Friday was the big event. It was the culmination of all the Peer Mentors' effort in the form of our last session on how the HI virus is transmitted, a celebration of sorts, and a testing drive. I was a little skeptical at first, but it turned out to be a giant success.
I invited my APCD, who is more or less my Peace Corps boss, to come to the event. I also invited some other volunteers to the event to come and help. Four PCVs came over the course of the campaign, Mike and A.J. came beforehand to help with the kids' training, and Katherine and Adam came to help with the event.
The event wasn't quite as important as all the sessions the kids had been going into the classrooms and giving. I wanted Lydia to see a session. And she saw one, she did!
We needed to combine two classes, which we've had to do all this week on account of scheduling problems. ("Oh, by the way, Lerato, the learners are going to be writing examinations this week." WHAT?????? AGH!!!!!!) So we had a classroom packed with students, and we had teachers (who were generally very flexible and considerate of our sessions) that would come in and pass out papers or make kids come up and get them during the middle of the kids' presentation. People were coming in and out of the classroom the entire time. It was CHAOS.
AND THERE WAS A DOG OUTSIDE THE CLASSROOM (more on this later).
Regardless, the Peer Mentors handled it with grace and class. Much better than I did. According to Adam's account I was pretty obviously fuming at least one point during the session. All I can say is that it was a good thing that the kids were in charge and not me!
So Lydia got to witness this typical chaos and she seemed to think it went fabulously. Well ... it did, to be honest. Through all the ridiculous amount of distraction and absurdity, it was obvious that the class was getting the information.
I feel confident that the majority of the students at Onkabetse Thuto High School now clearly understand how HIV is transmitted.
And more importanly, they know how to protect themselves.
After we concluded the sessions it was time for the event.
We were originally supposed to start after school until the day before someone said to me, "but if you start after school, everyone will be gone! We've got to start after short break."
Okay, so I got permission to start around 10 to 11, after the kids had finished cleaning their classrooms.
10 rolls around, still cleaning. 11 rolls around ... most kids are standing around and not doing anything. Why can't we start? Oh, there's one classroom that refuses to clean their room.
At this point ... I'm stressing out. We've spent a lot of money and done a lot of work, and I have no idea if we'll even get this thing off the ground.

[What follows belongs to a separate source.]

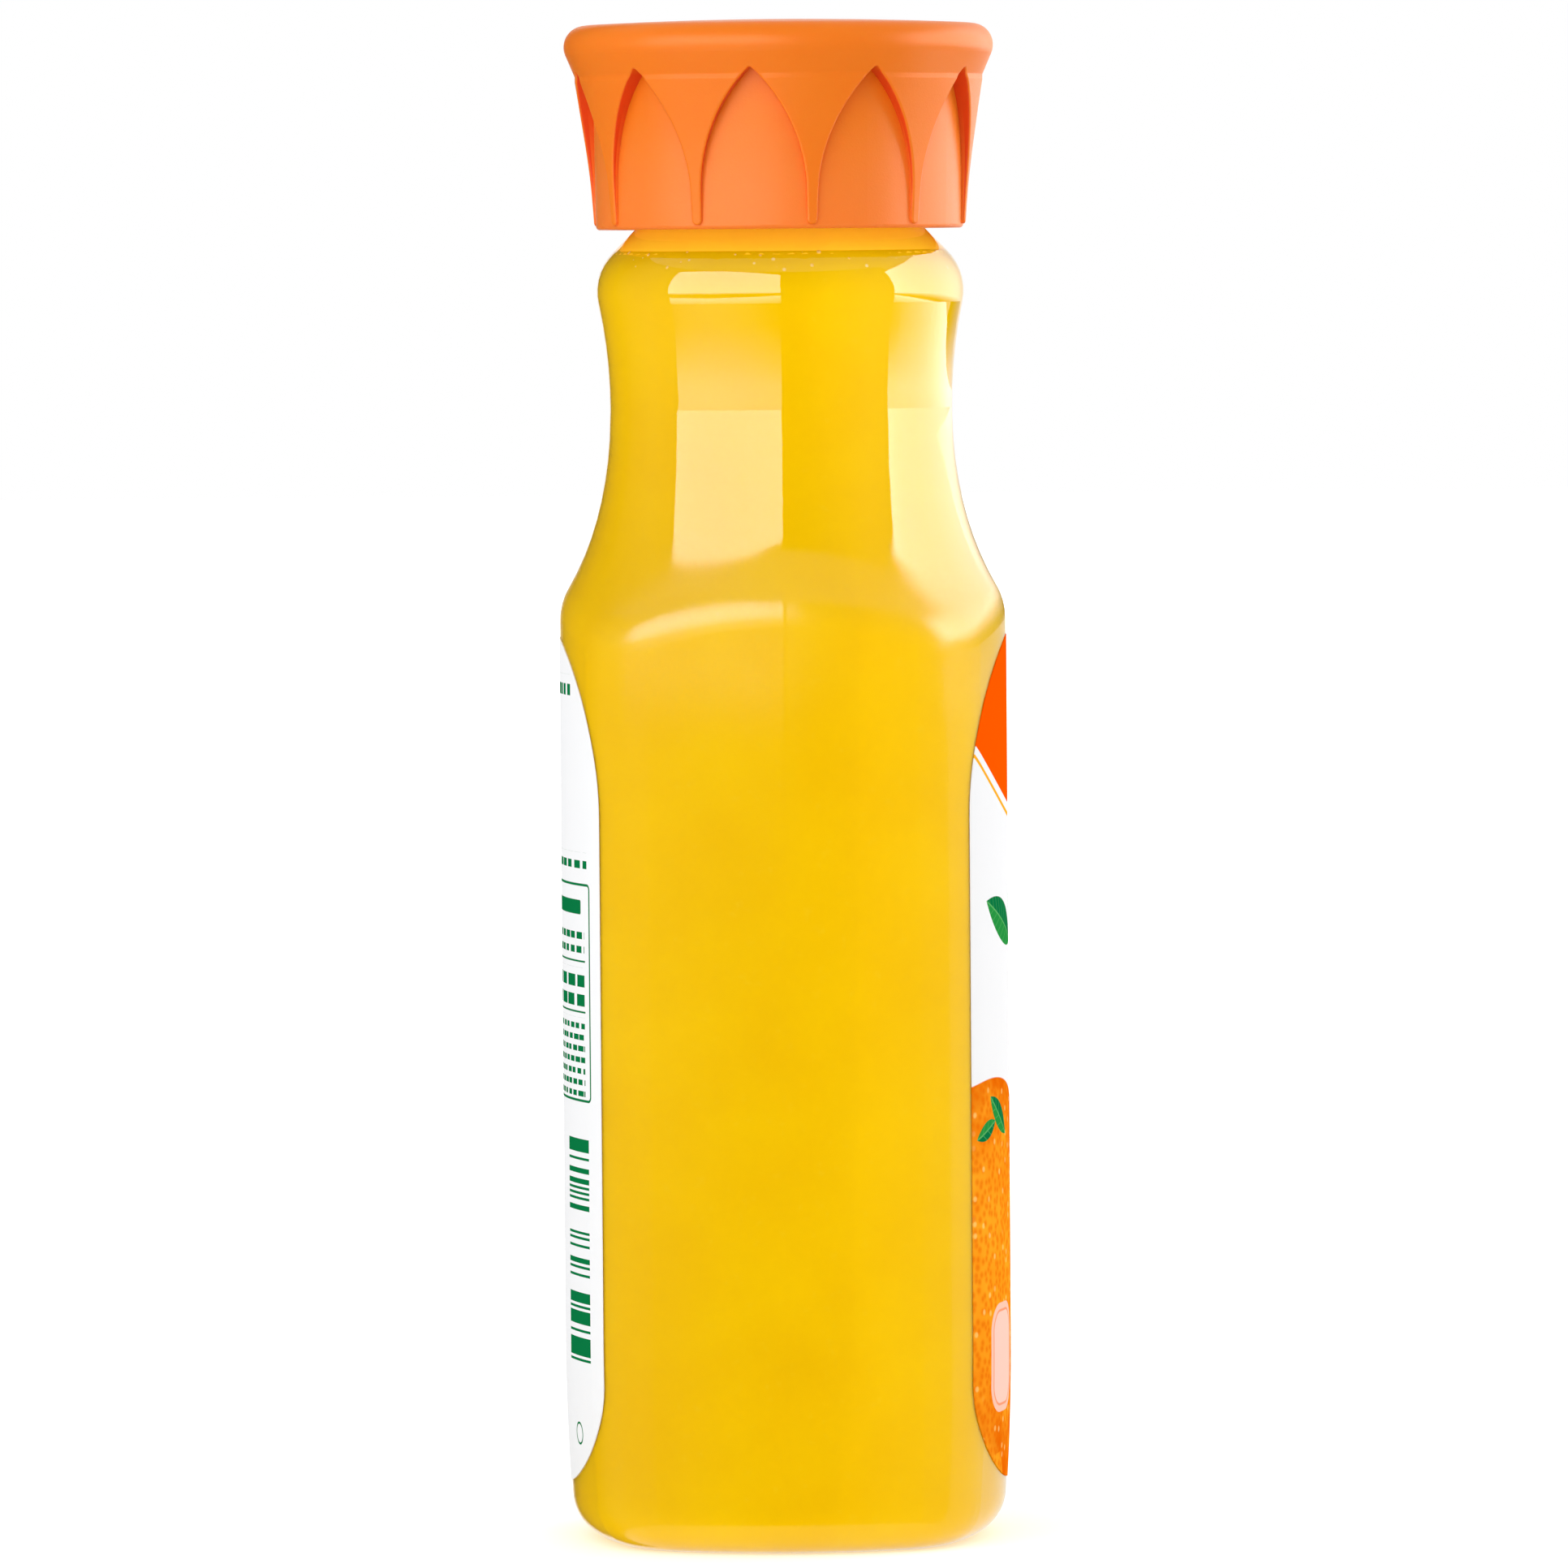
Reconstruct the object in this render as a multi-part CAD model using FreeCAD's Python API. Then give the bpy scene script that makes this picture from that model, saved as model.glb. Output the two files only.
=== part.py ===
import FreeCAD, Part
import math
import os

# Single-serve bottle of orange juice: a clear moulded bottle with four bowed panels, a waisted
# round neck and a flared cap, filled with juice to just above its collar.
# Millimetres, +Z up.  The origin is the centre of the base on the surface the bottle stands on.
# +X is the front label, -X the back label, and the mould parts along the middle of the Y panels.

Vector = FreeCAD.Vector
UP = Vector(0, 0, 1)

# ---- bottle body ---------------------------------------------------------------------------
total_height = 189.3        # from the floor to the middle of the cap's top face
panel_half_width = 27.8     # from the axis to the middle of a panel
panel_bow_radius = 41.5     # each panel bows outwards on this radius
corner_radius = 15.0        # rounding between two panels
wall = 0.45                 # thickness of the blown wall

# ---- base ----------------------------------------------------------------------------------
heel_radius = 5.7           # rounding from the standing ring to the foot
foot_tuck = 1.1             # how far the foot draws in, measured at floor level
foot_height = 25.0          # the panels are upright above this height
standing_ring_width = 5.9   # flat ring between the heel and the push-up, at the middle of a panel
push_up_height = 2.6        # how far the middle of the base is raised
push_up_lip = 1.2           # rounding round the rim of the push-up

# ---- neck finish, hidden in the cap -----------------------------------------------------------
finish_radius = 17.8
finish_wall = 1.4

# ---- collar, waist and shoulder, from the cap down ---------------------------------------------
collar_step = 5.08          # how far the collar stands out past the finish
collar_drop = 7.72          # from the cap's bottom edge down to the widest place
collar_rounding = 7.0       # section radius of the collar
collar_slope_deg = 45.0     # slope from the collar up to the finish
waist_depth = 1.53          # how far the waist draws in from the collar
waist_drop = 14.55          # from the widest place of the collar down to the waist
waist_pull = 15.5           # how far the curve stays upright below the waist
shoulder_drop = 28.75       # from the waist down to the end of the shoulder curve
shoulder_margin = 1.6       # the shoulder curve ends this far outside the corners
shoulder_pull = 6.0         # how far the curve holds its slope of 45 degrees there
shoulder_blend = 8.0        # rounding along the arched edge between shoulder and panels

# ---- juice -----------------------------------------------------------------------------------
fill_drop = 3.42            # from the cap's bottom edge down to the surface of the juice

# ---- cap -------------------------------------------------------------------------------------
cap_height = 26.03
cap_top_thickness = 2.2     # down to the face that seals on the mouth
dome_radius = 480.0         # the top face is very slightly domed
sleeve_clearance = 0.5      # from the inner sleeve to the neck finish
sleeve_wall = 1.3
sleeve_rise = 0.9           # the sleeve ends this far above the skirt
hollow_width = 2.1          # from the sleeve to the skirt
skirt_wall = 1.2            # thickness behind the recess floor, at the bottom edge
skirt_edge = 0.5            # rounding of the bottom edge
skirt_flare = 2.1           # how far the skirt widens up to the rim
skirt_half_flare = 0.82     # how far it has widened half way up
rim_overhang = 1.35         # how far the rim stands out past the skirt
rim_rounding = 2.65
rim_flank_deg = 23.0        # the rim draws in below its widest place
rim_drop = 7.6              # from the middle of the top face down to the foot of the rim

# ---- arched recesses round the cap -------------------------------------------------------------
arch_count = 10
arch_turn_deg = -98.0       # direction of the first arch, counted from +X
arch_drop = 6.1             # from the middle of the top face down to the tip of an arch
arch_rise = 15.2            # height of the pointed part
rib_depth = 0.4             # how far the ribs stand out at their foot
rib_half_width = 0.6
rib_rise = 0.48             # the ribs end this far above the cap's bottom edge
recess_lean = 0.25          # the recess floor is this much further out at the top
recess_overlap = 0.3        # neighbouring recesses run into each other by this under the ribs
arch_edge = 0.3             # rounding of the arches and ribs along the outside of the skirt

# ---- labels ----------------------------------------------------------------------------------
label_thickness = 0.1
label_side_margin = 8.55    # from the label's side edge to the widest place of the bottle
label_drop = 28.4           # from the waist down to the tip of the label
label_top_rise = 22.2       # height of the rounded upper end
label_bottom = 7.2
label_bottom_rise = 13.8    # height of the rounded lower end
label_roundness = 2.2       # exponent of the rounded ends, 2 would be an ellipse
label_end_points = 15       # points on each half of a rounded end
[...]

12 o'clock, the principal gives us permission to start.
The music turns on, and all is right and well in the world.
Erin, who I love so dearly, and who has helped so tremendously, started the day off by announcing that she was going to test for HIV. Soon after, many students followed her, and there was a LONG LINE of kids waiting to get tested for HIV.
We kicked off our event with a candlelighting ceremony for those who have passed on because of HIV/AIDS. The wind was strong, so uh, it wasn't so successful. But we tried. We tried.
Then we went on to do a condom demonstration. We had a couple of representatives from LoveLife, which is a fantastic organization (that I hope to work with in the future), who helped to get the energy going by getting some volunteers to come up and show how to put a condom on.
After a couple of volunteers, one who used his TEETH (eek! don't do this), one of my Peer Mentors came up to do it properly. And I must say, he did a damn good job and was very professional.
After the condom demonstration, we had a two poets read their poems, some jika ma jika (a dance competition) and then we did a little HIV Jeopardy.
Just a quick note- remember earlier when I mentioned the dog? Well, you may have noticed it in most of the pictures I've posted. If you didn't notice, you can do a little Where's Waldo'ing.
Anyway, that dog, Dookie, is Erin's dog who followed her to school. Over a half hour walk. He stuck around the whole time. He slept outside the door of the classroom we were teaching in, and even found his way into the office while we were eating lunch. It was completely absurd. He also terrorized some donkeys, so that was cool.
Enough about the dog.
The main point of the event was the testing. Overall, we had 37 high school students who got tested for HIV, and there was a waiting list for at least 23 more kids to get tested. This way exceeded my expectations, and I am beyond pleased with the way things turned out, even if it did almost give me an ulcer.